Directions for this task => Working from the line that contains "clear_scene()" down to the last line below, repeat each line exactly.

....

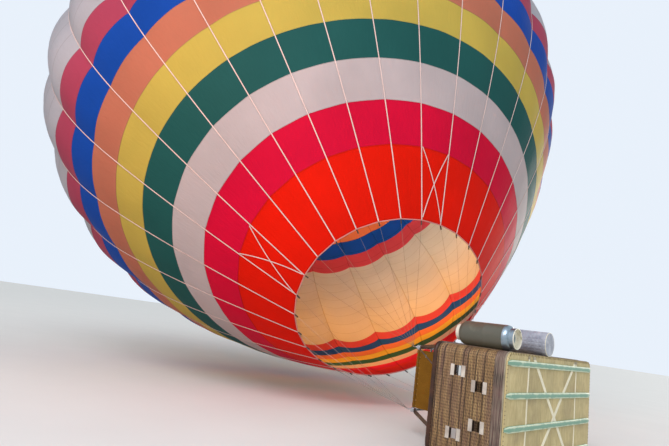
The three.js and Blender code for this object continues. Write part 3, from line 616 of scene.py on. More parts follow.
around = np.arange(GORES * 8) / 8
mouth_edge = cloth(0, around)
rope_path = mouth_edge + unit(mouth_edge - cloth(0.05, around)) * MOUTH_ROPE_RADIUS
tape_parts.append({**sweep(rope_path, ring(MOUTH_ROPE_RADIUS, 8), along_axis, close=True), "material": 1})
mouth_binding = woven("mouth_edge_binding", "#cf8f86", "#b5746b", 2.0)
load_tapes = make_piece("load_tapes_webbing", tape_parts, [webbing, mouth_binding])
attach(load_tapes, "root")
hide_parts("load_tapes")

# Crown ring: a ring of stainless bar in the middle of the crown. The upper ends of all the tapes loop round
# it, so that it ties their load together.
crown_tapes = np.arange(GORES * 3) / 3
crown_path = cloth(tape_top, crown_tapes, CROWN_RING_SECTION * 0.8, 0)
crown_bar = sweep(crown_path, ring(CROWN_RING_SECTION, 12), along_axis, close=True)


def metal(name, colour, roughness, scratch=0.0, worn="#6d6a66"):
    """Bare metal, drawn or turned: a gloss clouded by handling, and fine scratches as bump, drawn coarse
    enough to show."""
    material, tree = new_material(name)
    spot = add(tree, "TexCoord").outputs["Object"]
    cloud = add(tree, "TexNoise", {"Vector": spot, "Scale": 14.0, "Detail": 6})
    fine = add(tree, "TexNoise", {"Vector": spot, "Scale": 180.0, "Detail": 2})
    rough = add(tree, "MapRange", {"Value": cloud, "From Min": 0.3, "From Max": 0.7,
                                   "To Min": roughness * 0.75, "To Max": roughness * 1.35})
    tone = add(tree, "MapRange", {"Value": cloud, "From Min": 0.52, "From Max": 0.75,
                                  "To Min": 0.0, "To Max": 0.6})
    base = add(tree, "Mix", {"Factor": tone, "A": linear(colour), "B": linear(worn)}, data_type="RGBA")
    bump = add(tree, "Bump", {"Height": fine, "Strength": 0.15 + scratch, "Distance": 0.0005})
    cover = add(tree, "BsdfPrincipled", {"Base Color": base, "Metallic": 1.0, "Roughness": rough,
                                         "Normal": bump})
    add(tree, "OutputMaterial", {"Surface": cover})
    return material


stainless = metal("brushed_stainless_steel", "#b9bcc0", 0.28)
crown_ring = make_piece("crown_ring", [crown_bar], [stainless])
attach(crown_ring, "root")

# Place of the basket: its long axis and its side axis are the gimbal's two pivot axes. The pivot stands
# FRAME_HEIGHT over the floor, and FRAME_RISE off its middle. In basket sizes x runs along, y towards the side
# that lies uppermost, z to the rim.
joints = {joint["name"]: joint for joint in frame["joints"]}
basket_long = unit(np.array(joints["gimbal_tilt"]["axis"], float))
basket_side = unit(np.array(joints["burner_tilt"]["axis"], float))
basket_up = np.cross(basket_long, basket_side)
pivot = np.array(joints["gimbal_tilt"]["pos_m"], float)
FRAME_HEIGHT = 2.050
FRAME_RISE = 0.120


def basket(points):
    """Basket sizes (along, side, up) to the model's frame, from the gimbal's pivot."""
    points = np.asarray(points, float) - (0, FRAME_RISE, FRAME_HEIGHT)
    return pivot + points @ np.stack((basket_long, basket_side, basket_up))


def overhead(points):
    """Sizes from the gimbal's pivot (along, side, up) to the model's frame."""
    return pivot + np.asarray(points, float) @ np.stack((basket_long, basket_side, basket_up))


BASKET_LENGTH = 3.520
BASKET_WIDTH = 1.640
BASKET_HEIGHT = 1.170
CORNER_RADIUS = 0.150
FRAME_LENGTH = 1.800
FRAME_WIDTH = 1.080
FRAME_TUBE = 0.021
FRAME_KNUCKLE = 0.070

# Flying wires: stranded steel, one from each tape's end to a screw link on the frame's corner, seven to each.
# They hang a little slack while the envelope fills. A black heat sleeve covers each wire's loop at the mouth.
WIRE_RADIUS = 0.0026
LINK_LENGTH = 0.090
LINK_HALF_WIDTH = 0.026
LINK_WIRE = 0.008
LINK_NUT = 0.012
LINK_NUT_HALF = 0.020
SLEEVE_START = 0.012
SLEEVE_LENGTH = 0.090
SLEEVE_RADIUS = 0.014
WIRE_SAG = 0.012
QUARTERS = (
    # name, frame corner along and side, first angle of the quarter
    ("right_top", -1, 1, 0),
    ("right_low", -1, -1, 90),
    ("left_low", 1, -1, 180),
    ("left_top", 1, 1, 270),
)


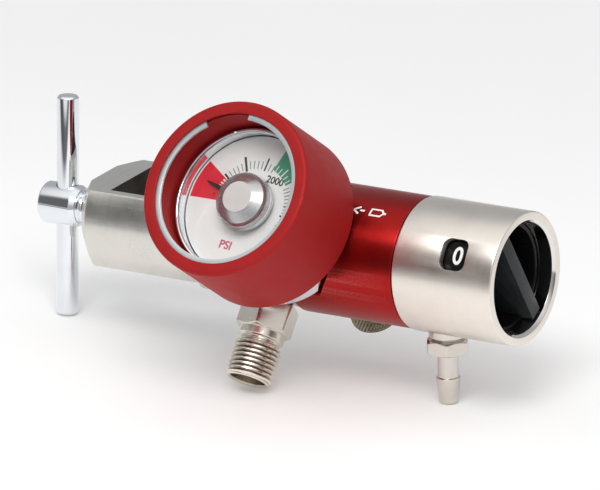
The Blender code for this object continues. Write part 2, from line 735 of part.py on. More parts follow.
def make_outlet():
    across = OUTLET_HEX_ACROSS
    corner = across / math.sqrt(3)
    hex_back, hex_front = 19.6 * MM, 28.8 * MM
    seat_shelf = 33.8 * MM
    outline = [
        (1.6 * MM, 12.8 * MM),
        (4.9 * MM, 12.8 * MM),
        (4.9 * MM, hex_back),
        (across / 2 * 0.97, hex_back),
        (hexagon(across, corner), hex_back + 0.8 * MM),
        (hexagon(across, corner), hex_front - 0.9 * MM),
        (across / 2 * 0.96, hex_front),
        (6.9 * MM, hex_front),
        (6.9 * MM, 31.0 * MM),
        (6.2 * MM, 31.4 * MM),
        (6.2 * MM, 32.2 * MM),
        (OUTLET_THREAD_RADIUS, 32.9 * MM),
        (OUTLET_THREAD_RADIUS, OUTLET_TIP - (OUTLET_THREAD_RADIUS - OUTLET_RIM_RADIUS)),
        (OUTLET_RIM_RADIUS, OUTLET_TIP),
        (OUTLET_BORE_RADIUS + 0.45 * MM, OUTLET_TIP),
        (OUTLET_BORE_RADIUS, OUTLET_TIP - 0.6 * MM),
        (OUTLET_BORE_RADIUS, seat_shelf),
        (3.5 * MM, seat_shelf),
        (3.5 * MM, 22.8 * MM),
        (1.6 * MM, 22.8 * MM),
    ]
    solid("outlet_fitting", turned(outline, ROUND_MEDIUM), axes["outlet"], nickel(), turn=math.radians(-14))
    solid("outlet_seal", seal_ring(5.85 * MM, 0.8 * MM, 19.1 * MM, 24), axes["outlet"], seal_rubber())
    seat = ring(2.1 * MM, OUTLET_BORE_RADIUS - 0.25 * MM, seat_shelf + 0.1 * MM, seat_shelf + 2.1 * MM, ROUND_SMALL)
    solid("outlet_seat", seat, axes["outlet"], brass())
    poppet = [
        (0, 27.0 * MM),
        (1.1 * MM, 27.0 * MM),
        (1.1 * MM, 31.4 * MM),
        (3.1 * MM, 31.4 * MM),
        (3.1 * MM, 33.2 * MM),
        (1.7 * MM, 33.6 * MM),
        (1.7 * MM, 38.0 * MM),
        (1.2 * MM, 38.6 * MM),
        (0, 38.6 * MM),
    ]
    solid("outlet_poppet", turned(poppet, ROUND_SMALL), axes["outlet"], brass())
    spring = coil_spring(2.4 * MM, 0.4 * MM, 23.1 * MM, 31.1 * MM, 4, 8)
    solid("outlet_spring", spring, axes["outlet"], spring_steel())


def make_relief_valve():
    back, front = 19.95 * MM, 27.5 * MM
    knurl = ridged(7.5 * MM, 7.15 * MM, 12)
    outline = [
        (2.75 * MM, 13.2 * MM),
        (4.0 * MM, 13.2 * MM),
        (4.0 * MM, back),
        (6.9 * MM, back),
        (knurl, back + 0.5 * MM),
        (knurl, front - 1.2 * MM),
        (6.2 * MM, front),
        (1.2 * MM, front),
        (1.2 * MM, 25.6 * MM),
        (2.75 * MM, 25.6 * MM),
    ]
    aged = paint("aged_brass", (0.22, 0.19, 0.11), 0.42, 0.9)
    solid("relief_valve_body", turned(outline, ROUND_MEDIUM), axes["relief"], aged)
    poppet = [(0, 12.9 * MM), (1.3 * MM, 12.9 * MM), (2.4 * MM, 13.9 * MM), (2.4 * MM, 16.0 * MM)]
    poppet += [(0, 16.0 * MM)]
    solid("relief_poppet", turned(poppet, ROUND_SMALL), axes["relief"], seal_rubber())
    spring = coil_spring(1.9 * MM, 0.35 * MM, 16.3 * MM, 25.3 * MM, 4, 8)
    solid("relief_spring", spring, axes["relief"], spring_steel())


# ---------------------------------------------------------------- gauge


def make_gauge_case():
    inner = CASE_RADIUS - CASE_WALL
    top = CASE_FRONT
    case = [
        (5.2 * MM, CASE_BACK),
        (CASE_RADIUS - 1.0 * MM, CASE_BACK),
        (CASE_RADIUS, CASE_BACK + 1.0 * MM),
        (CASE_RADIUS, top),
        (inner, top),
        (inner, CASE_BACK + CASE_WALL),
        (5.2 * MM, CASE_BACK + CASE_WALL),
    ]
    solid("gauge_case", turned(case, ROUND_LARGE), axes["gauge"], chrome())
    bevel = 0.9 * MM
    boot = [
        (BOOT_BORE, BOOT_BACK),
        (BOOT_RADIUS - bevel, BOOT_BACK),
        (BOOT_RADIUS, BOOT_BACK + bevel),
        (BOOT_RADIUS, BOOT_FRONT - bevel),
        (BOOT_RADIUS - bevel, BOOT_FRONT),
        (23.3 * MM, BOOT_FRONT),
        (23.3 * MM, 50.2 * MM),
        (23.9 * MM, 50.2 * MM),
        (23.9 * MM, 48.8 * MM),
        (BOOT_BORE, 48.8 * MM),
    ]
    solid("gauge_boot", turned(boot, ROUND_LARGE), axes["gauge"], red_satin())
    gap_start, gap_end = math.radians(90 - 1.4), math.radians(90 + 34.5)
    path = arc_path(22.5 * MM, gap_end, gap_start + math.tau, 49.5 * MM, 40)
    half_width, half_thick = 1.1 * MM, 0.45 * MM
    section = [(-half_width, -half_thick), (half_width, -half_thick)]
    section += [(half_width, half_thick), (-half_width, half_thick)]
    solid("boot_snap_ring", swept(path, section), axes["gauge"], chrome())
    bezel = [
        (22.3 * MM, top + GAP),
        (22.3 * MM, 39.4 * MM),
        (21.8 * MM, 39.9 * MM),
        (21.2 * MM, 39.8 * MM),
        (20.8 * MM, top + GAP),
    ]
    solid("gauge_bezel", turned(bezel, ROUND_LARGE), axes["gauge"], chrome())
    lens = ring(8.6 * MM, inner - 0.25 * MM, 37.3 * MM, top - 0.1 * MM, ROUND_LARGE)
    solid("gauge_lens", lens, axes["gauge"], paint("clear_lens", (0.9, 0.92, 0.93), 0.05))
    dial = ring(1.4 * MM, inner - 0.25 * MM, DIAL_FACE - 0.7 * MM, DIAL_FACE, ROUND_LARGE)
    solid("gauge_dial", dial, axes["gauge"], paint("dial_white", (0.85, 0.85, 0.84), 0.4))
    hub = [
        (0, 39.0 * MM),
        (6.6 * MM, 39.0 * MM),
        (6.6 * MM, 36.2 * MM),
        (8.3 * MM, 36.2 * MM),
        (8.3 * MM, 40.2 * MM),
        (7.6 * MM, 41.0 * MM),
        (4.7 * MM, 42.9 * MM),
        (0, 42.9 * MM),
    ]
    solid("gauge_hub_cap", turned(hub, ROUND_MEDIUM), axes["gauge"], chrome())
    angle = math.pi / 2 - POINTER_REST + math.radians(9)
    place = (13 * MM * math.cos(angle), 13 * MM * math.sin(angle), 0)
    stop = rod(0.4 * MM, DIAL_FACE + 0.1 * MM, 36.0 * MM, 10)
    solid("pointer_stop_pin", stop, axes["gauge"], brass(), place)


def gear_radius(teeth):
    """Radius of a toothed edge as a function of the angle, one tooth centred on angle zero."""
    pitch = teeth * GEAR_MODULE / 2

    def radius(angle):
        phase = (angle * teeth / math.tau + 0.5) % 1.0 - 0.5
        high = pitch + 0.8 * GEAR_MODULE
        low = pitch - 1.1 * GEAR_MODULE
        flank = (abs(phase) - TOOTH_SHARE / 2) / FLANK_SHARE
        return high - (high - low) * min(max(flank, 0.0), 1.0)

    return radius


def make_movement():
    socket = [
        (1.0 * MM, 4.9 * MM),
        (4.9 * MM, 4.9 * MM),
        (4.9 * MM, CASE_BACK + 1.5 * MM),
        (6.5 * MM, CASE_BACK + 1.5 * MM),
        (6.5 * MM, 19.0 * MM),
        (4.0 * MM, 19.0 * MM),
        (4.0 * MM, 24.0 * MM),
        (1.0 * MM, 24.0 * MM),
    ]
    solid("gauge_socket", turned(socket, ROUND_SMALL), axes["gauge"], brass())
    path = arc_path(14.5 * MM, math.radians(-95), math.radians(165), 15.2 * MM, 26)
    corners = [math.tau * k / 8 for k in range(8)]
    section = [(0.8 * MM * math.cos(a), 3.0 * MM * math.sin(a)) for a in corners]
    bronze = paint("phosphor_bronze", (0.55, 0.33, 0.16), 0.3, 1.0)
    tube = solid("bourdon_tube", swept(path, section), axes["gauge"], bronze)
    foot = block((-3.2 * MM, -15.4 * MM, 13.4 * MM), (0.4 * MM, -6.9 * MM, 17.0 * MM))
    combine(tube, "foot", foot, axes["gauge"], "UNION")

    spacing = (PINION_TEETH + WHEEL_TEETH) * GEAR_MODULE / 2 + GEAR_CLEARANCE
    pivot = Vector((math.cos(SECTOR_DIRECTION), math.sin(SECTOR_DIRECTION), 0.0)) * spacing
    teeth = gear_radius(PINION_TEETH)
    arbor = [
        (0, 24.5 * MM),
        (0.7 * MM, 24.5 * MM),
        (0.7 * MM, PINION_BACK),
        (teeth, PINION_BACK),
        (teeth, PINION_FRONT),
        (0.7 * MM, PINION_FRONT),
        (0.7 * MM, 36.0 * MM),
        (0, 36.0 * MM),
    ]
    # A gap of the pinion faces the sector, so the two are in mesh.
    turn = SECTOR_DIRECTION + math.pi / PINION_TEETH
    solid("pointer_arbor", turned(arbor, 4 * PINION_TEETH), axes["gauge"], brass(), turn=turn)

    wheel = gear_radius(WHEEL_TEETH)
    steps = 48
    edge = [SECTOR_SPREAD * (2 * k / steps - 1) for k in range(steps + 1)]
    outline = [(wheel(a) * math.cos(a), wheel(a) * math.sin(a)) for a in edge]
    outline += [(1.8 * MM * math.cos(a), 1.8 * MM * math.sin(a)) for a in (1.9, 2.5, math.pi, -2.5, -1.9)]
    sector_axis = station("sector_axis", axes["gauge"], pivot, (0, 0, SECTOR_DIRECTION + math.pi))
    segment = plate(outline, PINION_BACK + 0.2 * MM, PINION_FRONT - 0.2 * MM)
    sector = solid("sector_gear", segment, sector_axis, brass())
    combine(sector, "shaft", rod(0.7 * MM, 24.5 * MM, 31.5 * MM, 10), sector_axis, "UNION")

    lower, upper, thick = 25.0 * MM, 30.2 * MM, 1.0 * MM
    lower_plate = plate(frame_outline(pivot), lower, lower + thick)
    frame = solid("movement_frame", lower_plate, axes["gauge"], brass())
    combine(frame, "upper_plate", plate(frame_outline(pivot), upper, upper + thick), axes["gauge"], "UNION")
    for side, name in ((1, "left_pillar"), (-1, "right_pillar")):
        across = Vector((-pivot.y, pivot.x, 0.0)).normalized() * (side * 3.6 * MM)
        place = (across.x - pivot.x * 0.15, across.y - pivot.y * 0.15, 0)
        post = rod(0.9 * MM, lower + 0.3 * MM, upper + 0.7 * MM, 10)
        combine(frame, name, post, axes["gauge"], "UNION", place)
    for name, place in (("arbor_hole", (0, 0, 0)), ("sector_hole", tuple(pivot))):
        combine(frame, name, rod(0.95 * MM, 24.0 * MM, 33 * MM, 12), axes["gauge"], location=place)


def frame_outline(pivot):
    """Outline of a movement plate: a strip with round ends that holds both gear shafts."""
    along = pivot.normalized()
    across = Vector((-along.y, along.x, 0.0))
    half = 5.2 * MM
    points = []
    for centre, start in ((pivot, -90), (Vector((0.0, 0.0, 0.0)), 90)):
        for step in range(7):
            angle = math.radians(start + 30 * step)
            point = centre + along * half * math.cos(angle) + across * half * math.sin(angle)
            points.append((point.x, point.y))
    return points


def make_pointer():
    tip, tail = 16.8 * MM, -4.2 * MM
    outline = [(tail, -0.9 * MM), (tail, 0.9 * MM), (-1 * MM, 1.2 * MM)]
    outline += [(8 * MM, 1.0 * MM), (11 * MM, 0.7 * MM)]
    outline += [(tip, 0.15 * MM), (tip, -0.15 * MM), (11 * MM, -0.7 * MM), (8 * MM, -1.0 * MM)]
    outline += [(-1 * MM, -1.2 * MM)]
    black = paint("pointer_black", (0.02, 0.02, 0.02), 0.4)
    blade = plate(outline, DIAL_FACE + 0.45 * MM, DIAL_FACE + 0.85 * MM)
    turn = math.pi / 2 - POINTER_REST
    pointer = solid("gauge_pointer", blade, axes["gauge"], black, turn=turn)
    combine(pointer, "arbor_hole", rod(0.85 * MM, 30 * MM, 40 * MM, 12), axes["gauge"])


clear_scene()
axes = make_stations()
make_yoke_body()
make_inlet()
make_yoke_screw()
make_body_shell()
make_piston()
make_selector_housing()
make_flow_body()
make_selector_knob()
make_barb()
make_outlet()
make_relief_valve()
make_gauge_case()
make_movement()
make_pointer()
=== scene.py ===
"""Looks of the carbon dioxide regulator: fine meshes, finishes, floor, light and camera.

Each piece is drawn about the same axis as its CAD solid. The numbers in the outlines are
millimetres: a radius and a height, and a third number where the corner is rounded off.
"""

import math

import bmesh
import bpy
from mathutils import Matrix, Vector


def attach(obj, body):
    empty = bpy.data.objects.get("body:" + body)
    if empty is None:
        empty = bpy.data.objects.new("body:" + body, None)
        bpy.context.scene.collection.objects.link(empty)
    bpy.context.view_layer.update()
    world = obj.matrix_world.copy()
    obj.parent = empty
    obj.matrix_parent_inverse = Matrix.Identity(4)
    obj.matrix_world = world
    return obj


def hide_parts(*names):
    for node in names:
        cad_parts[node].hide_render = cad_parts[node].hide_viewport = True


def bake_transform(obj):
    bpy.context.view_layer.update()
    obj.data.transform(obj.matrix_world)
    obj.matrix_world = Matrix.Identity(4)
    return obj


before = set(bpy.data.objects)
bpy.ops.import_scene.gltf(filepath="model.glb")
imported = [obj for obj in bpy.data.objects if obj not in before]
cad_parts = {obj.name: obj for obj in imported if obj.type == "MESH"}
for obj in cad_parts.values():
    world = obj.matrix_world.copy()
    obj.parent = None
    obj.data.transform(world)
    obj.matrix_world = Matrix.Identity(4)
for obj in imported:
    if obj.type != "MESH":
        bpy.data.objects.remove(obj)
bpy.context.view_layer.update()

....

Response to this exercise =>
clear_scene()
axes = make_stations()
make_yoke_body()
make_inlet()
make_yoke_screw()
make_body_shell()
make_piston()
make_selector_housing()
make_flow_body()
make_selector_knob()
make_barb()
make_outlet()
make_relief_valve()
make_gauge_case()
make_movement()
make_pointer()
=== scene.py ===
"""Looks of the carbon dioxide regulator: fine meshes, finishes, floor, light and camera.

Each piece is drawn about the same axis as its CAD solid. The numbers in the outlines are
millimetres: a radius and a height, and a third number where the corner is rounded off.
"""

import math

import bmesh
import bpy
from mathutils import Matrix, Vector


def attach(obj, body):
    empty = bpy.data.objects.get("body:" + body)
    if empty is None:
        empty = bpy.data.objects.new("body:" + body, None)
        bpy.context.scene.collection.objects.link(empty)
    bpy.context.view_layer.update()
    world = obj.matrix_world.copy()
    obj.parent = empty
    obj.matrix_parent_inverse = Matrix.Identity(4)
    obj.matrix_world = world
    return obj


def hide_parts(*names):
    for node in names:
        cad_parts[node].hide_render = cad_parts[node].hide_viewport = True


def bake_transform(obj):
    bpy.context.view_layer.update()
    obj.data.transform(obj.matrix_world)
    obj.matrix_world = Matrix.Identity(4)
    return obj


before = set(bpy.data.objects)
bpy.ops.import_scene.gltf(filepath="model.glb")
imported = [obj for obj in bpy.data.objects if obj not in before]
cad_parts = {obj.name: obj for obj in imported if obj.type == "MESH"}
for obj in cad_parts.values():
    world = obj.matrix_world.copy()
    obj.parent = None
    obj.data.transform(world)
    obj.matrix_world = Matrix.Identity(4)
for obj in imported:
    if obj.type != "MESH":
        bpy.data.objects.remove(obj)
bpy.context.view_layer.update()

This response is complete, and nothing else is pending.